Nested query expressions follow the usual scoping rules you would expect from a block structured language like C, Pascal, Algol, etc. Namely, the innermost queries can reference columns and tables in the queries in which they are contained.

The ORDER BY clause is part of a cursor, not a query. The result set is passed to the cursor, which can only see the names in the SELECT clause list, and the sorting is done there. The ORDER BY clause cannot have expression in it or references to other columns because the result set has been converted into a sequential file structure and that is what is being sorted.

As you can see, things happen "all at once" in SQL, not "from left to right" as they would in a sequential file/procedural language model. In those languages, these two statements produce different results:

READ (a, b, c)
FROM File_X;

READ (c, a, b)
FROM File_X;

While these two statements return the same data:

SELECT a, b, c
FROM Table_X;

SELECT c, a, b
FROM Table_X;

Think about what a confused mess this statement is in the SQL model.

SELECT f(c2) AS c1, f(c1) AS c2
FROM Foobar;

That is why such nonsense is illegal syntax.

Bob

I have a ton of books on T-SQL but none of them go into the real details of how SQL Server does it's thing.
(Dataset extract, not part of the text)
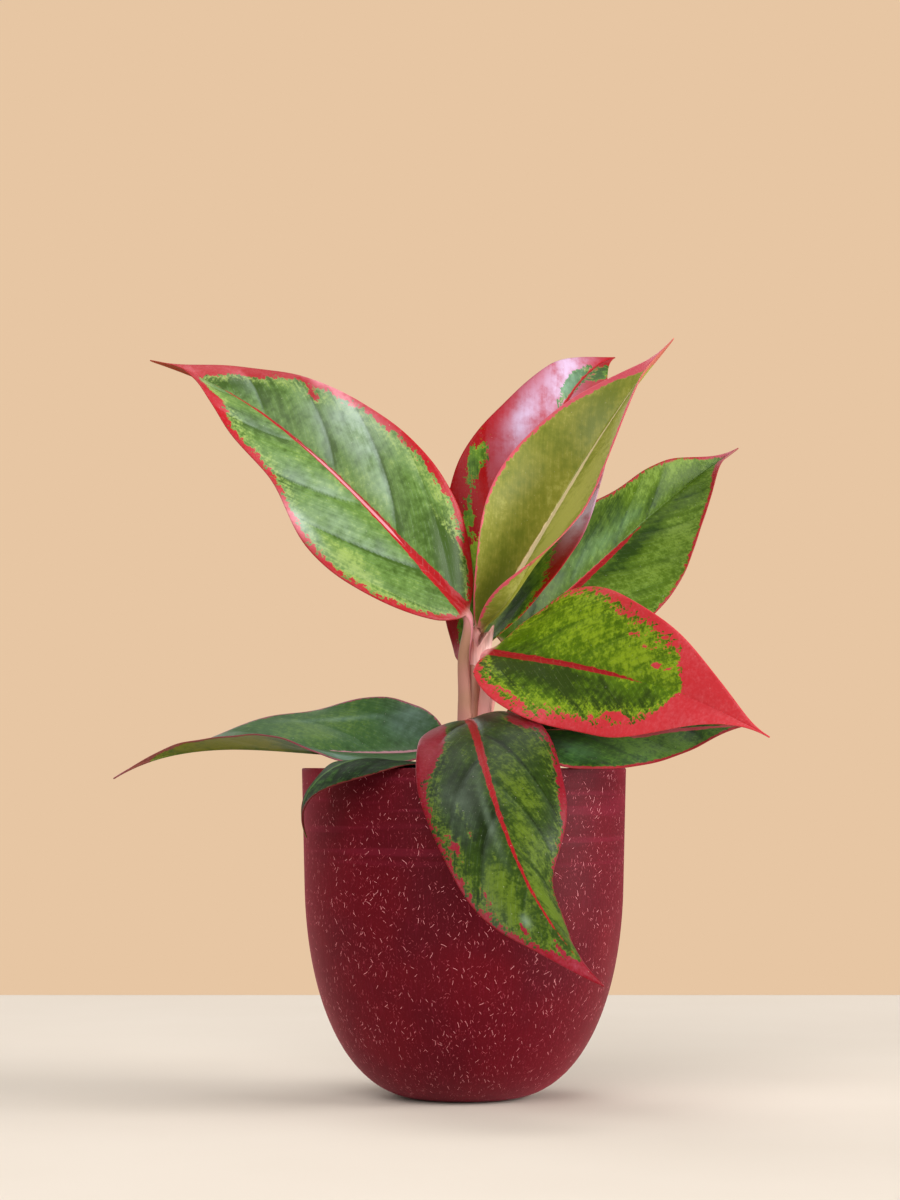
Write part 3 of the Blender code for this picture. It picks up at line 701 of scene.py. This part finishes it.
def leaf_skin(name, look):
    """Living leaf under a thin waxy skin: satin green flesh, red where the margin and midrib
    lack green, in a boundary that breaks up into islands and is fringed with bright specks."""
    material, node, shader = new_material(name)
    dark, middle, bright, pale, back, crimson, pink, vein, petiole = look.colours.split()
    lay, red, rib, core, tone, bloom, under, stalk = (
        node(FIELD, attribute_name=key)
        for key in ("lay", "red", "rib", "core", "tone", "bloom", "under", "stalk"))
    place = node(FIELD, out="Vector", attribute_name="leaf_place")
    parts = node(SPLIT, place).node.outputs
    # streaks lie along the side veins, three times as long as they are broad
    slanted = node(JOIN, lay, node(TIMES, parts[0], 0.3), parts[2])
    streak = node(NOISE, slanted, per(3.4), 5, 0.6)
    cloud, blotch, mottle, grain, fleck = (
        node(NOISE, place, per(size), detail, roughness) for size, detail, roughness in
        ((36, 2, 0.55), (10, 6, 0.6), (3.2, 4, 0.6), (1.2, 3, 0.6), (0.7, 2, 0.5)))
    fine = node(JOIN, streak, mottle, grain)
    broad = node(JOIN, blotch, mottle, grain)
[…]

If I take all of your comments this is my take away. Let me know if you agree.

SQL Server DOES work like I expect. Using a where clause WILL limit the amount of records it attempts to join on. (Based on comment from Person 1 in another thread.)

It does this by optimization not because of anything that I write. It will take a look at the query and then on it's own come up with the most effective way to execute.

Person 1

I would say it CAN work like you expect and a where clause CAN limit the number of rows it attempts to join. But SQL also might do the join first and only then apply the where clause. Whatever way SQL thinks is more efficient as long as that way generates the correct result.

As previously noted, when you write a SQL statement, you should think of it as you are telling SQL the result you want and then SQL generates that result in the manner it believes to be most efficient.